Perhaps none were more maddening than the one from tight end Lance Kendricks in the first half. That was more surprising because Kendricks had proved to be so sure handed during the preseason and has emerged as one of Bradford’s most reliable targets.

It appeared Kendricks had some room to run after the catch and might have even scored a touchdown but he owned his error after the game and said he didn’t let it get in his head.

“I wasn’t worried about it, next play,” Kendricks said. “I kind of saw a corner or safety, and as soon as it touched my hands I kind of looked away instead of looking it in and tried to run with it. That’s something I wish I could do over, but you learn from your mistakes.”

BACK TO WORK: The Rams spent Monday not only going over the injury report but also making the many corrections they had from Sunday’s game.

Each week following a loss, the team has a series of meetings and then retreats to the indoor facility for the correction period where they replay the mistakes they made and do them the way they were originally supposed to be played.

One thing that almost certainly was part of that was losing contain on the backside in defending the run. As middle linebacker James Laurinaitis said following the game, those are the things that trouble you but you can’t let them linger in a long NFL season.

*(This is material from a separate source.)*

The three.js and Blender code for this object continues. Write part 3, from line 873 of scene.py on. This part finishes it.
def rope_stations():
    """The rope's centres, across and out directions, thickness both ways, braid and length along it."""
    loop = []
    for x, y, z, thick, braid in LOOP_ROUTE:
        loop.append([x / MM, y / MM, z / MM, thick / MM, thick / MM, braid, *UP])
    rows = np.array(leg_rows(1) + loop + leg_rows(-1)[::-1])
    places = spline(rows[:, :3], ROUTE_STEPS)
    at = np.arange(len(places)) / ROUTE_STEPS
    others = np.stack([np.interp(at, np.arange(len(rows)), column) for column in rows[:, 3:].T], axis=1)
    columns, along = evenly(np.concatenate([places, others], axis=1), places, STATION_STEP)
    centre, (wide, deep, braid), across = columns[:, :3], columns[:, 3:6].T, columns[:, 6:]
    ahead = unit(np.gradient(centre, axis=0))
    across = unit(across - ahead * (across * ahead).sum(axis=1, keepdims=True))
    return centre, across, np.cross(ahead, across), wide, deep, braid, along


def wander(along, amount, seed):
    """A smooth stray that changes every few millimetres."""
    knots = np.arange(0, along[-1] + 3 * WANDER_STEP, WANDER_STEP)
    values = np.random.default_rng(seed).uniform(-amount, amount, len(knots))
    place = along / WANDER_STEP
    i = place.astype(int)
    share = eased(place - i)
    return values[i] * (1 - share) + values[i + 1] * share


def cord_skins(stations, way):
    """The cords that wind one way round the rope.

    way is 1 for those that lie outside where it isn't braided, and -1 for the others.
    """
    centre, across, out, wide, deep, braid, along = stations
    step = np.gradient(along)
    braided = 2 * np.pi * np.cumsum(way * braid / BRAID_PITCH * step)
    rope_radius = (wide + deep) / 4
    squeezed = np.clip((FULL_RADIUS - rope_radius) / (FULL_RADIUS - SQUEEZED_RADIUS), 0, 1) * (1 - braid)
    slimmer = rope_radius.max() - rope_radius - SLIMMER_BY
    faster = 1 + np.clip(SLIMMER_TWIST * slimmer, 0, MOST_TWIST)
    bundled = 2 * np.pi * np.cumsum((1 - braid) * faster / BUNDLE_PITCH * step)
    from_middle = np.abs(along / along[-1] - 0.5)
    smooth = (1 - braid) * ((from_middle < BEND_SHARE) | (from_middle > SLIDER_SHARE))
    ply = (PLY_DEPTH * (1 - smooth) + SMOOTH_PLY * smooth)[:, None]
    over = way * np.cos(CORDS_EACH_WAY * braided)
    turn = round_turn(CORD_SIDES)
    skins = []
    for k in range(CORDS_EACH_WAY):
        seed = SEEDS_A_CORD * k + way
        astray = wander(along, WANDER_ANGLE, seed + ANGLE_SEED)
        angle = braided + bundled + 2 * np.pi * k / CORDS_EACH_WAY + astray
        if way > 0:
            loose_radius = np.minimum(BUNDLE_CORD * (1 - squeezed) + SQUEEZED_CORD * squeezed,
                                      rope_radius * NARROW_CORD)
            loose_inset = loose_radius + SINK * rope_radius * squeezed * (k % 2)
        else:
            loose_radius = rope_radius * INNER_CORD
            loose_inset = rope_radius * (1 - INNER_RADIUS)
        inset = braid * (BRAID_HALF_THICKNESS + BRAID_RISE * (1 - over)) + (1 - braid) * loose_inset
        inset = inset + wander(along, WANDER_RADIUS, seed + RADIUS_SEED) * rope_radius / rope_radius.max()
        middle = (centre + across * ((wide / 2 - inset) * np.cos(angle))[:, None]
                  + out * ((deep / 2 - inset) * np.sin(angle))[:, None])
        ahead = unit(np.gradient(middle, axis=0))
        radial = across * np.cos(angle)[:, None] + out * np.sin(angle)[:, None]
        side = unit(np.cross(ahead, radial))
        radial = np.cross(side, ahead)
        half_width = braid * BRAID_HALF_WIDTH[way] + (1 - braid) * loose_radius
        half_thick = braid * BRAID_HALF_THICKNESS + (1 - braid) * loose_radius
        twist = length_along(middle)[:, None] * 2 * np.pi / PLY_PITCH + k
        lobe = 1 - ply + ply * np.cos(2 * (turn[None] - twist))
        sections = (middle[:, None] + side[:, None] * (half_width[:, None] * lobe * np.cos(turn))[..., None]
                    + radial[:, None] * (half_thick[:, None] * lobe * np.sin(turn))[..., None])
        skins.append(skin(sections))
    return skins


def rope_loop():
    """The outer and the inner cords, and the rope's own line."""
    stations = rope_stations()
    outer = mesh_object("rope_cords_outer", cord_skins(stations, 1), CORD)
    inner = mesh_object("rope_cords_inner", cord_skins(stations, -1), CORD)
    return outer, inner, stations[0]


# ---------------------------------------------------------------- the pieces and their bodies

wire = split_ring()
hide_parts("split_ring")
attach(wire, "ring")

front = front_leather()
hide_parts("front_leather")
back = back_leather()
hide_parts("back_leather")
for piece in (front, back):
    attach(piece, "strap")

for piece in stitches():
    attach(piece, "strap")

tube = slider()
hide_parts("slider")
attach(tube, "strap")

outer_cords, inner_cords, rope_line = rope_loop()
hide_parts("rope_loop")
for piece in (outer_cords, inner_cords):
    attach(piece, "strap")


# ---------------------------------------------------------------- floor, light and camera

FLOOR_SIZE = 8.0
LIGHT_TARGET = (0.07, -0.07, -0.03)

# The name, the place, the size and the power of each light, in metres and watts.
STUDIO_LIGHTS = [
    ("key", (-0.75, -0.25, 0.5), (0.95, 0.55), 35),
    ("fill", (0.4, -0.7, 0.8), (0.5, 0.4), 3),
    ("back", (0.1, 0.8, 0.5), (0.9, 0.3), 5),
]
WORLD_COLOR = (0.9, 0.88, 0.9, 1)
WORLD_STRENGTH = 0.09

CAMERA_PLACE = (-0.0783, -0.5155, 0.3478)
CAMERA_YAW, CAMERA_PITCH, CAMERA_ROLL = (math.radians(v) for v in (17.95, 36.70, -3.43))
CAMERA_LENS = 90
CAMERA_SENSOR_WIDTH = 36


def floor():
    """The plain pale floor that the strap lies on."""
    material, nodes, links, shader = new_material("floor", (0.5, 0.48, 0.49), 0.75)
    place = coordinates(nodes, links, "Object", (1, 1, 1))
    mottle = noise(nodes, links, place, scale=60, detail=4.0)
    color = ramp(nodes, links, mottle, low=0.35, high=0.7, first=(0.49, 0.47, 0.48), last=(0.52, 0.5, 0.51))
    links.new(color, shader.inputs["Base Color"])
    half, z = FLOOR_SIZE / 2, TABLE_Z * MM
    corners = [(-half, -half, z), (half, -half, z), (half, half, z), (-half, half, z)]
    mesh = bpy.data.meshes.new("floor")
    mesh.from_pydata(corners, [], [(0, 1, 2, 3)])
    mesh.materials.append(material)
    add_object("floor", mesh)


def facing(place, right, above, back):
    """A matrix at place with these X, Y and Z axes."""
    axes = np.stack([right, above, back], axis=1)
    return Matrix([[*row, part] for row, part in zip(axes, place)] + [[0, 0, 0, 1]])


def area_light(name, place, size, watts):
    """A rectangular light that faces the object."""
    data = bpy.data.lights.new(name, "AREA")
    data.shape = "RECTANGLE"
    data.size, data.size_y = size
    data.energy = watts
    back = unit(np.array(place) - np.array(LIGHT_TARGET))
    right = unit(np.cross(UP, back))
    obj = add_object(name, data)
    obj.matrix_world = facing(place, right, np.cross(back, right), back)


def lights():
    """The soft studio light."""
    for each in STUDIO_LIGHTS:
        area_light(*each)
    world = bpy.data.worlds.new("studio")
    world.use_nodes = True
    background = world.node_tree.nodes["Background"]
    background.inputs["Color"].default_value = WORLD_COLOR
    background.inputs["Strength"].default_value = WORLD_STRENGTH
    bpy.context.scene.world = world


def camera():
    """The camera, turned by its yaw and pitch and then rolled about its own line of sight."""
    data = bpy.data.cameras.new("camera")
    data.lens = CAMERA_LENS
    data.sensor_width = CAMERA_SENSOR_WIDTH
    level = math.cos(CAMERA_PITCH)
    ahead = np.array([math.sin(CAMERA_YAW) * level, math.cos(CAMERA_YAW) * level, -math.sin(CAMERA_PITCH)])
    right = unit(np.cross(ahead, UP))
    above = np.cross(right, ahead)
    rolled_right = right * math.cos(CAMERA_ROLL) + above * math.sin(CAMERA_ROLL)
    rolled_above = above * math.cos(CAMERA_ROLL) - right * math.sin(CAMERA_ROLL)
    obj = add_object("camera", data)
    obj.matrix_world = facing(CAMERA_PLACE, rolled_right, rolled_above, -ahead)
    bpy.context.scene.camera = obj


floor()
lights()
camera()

“I would say the runs at the end really, really bother you,” Laurinaitis said. “As a defensive player, you know a team is going to go out there and run the ball, try to kill clock, and then they pop off a big one. That’s stuff that just really, really gets under your skin, but we’ll correct it. In the same token, it’s not time to beat ourselves up too much. We have a lot of guys who know how to go to work and a lot of guys who know how to humbly accept coaching. That’s what we’ll do. We’ll accept it, we’ll look forward, and we’ll work our tails off this week.”